In 1968 that parking lot was incorporated into Metro's comprehensive building plan as an above ground station site. Although the plan had been subjected to a long series of public hearings, Mrs. Beam said neither she nor her neighbors had realized how close and how prominent the station would be.

Then Mrs. Beam saw the design, and the battle was on. She called up the Oklahoma Avenue homeowners - the day nurse, the retired gym coach, the beauty operator, the retired Safeway trucker - and rounded them into a block club. She got hold of the nearby Kingman Park Civic Association and took the members a petition asking that the Metrorail be moved underground. And at the dining room-table of the house she has lived in for 35 years, Mrs. Beam began stacking clippings and letters in a file folder labeled "Metro Fight."

For the next few weeks they met in churches and local schools, with the neighbors and Metro officials arguing over alternatives for the proposed station. Put it underground, said the neighbors. That would cost $40 million, said Metro, and even then commuters would still use the parking lot. All right, said the neighbors - eliminate the station.

Which Metro finally did, making the Oklahoma 500 Block Club and the Kingman Park Civic Association the only citizens groups in Washington to get an entire station plan scrapped. "This is what democracy's all about," Pfanstiehl said with cheerful resignation, as he recalled the disput last week. Metro saved more than $12 million by not building the station, he observed, "but how do you figure the cost of people saying, "The hell with it - I'll take a taxi'? It's a hidden cost, and I have no way of quantifying it."
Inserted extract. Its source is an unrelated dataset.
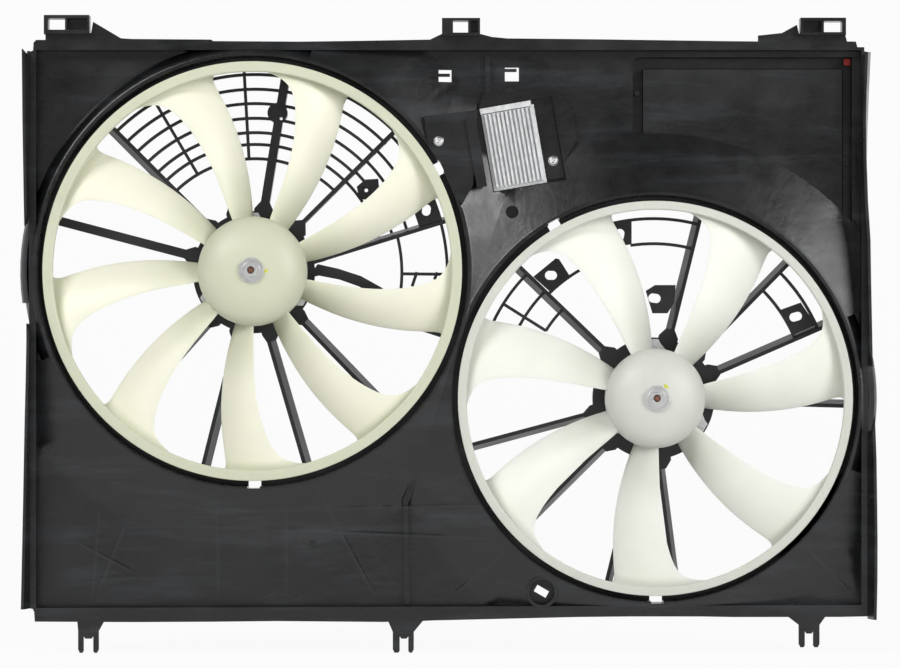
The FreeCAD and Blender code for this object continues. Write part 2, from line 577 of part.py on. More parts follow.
for side, f in fans.items():
    rimIn = "%s-labyrinth" % f["ring"]
    rimOut = "%s+tipGap+wall" % f["ring"]
    rim = turned(side + "_rim", [
        (rimIn, "barrelBack"), (rimOut, "barrelBack"), (rimOut, "barrelBack+statorWall"),
        (rimIn, "barrelBack+statorWall")], f["x"], f["z"])
    motorRing = turned(side + "_motor_ring", [
        ("motorRingInner", "barrelBack"), ("motorRingOuter", "barrelBack"),
        ("motorRingOuter", "barrelBack+strutDepth-2"), ("motorRingInner", "barrelBack+strutDepth-2")],
        f["x"], f["z"])
    arms = []
    for n, (angle, beside, width, leans) in enumerate(f["struts"]):
        low, high = "%s-%s/2" % (beside, width), "%s+%s/2" % (beside, width)
        edge = low + "+strutEdge" if leans else high
        vane = prism("%s_strut%d" % (side, n), [
            ("motorRingOuter-3", low), (rimOut + "-2", low), (rimOut + "-2", edge), ("motorRingOuter-3", edge)],
            "barrelBack", "strutDepth")
        if leans:
            lean = "(%s-strutEdge)" % width
            tie(vane, "Dir.z", lean + "/strutDepth")
            tie(vane, "LengthFwd", "sqrt(strutDepth*strutDepth+%s*%s)" % (lean, lean))
        root = prism("%s_root%d" % (side, n), [
            ("motorRingOuter-3", "-strutRoot/2"), ("motorRingOuter+2", "-strutRoot/2"),
            ("motorRingOuter+strutRootLength", low), ("motorRingOuter+strutRootLength", high),
            ("motorRingOuter+2", "strutRoot/2"), ("motorRingOuter-3", "strutRoot/2")],
            "barrelBack", "strutDepth-2")
        arms.append(swung(vane, f["x"], f["z"], angle))
        arms.append(swung(root, f["x"], f["z"], angle))
    drains = [swung(block("%s_drain%d" % (side, n), rimIn + "-2", "barrelBack-1", "-drainWidth/2",
                          "drainReach+labyrinth+2", "statorWall+2", "drainWidth"), f["x"], f["z"], angle)
              for n, angle in enumerate(f["drains"])]
    screwHoles = []
    for n in range(3):
        x, z = polar(f["x"], f["z"], "screwCircle", 90 + 120 * n)
        screwHoles.append(rod("%s_screw_hole%d" % (side, n), "screwRadius+0.05", "barrelBack-1",
                              "strutDepth+2", x, z))
        screwHoles.append(rod("%s_screw_seat%d" % (side, n), "screwRadius+2.5", "barrelBack+strutDepth-2",
                              "6", x, z))
    extras, room = [], []
    if side == "left":
        # cable arm: a bent arm that carries the motor lead to the strut on the right
        extras.append(prism("cable_arm", [
            (-121, 297.5), (-116, 304.5), (-98, 300.5), (-78, 294), (-60, 284), (-44, 270), (-37, 251),
            (-47, 254), (-53, 266.5), (-66, 277.5), (-80, 285), (-97, 291), (-115, 294.5), (-121, 293)],
            "barrelBack", "6"))
        # boss with a small hole halfway along the upper strut
        extras.append(rod("strut_boss", "8.8", "barrelBack", "strutDepth", "-151.3", "437.2"))
        screwHoles.append(rod("strut_boss_hole", "1.4", "barrelBack-1", "strutDepth+2", "-148.1", "432.2"))
    else:
        # the right side makes room for the left one's rim where the two circles cross
        room.append(rod("neighbour_rim", "leftRing+tipGap+wall+rimGap", "barrelBack-1", "strutDepth+2",
                        "leftX", "leftZ"))
    # the arms seat on the back of the rim and butt against its inner edge
    body = fused(side + "_stator_solid", [motorRing] + arms + extras)
    nodes[side + "_arms"] = arms + extras
    keep(side + "_rear_rim", cut(side + "_rim_cut", rim, drains + room))
    keep(side + "_stator", cut(side + "_stator_cut", body, [rim] + screwHoles + room))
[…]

Metro officials also agreed to move the overground rail, pushing it away from the Oklahoma Avenue houses and closer to the banks of the river. It was a fine kickoff for a block club, Mrs. Beam said, and from there the exhilarated neighbors kept after the city for the small details - attentions that make a street liveable: sodium vapor lights for sidewalk. Traffic lights at 26th and Benning Road NE. More trash cans, rat control, signs prohibiting motorcycles and go-carts from the field across Okaloham Avenue.

Mrs. Beam declined to explain her particular commando tactics in all this. "Just had to be convincing," she said airily. And Pfanstiehl, recalling with some awe the woman who took on Metro, asked to be remembered to her. "Bless her heart," Pfanstiehl said. "I wish I had her on my side on a lot of things."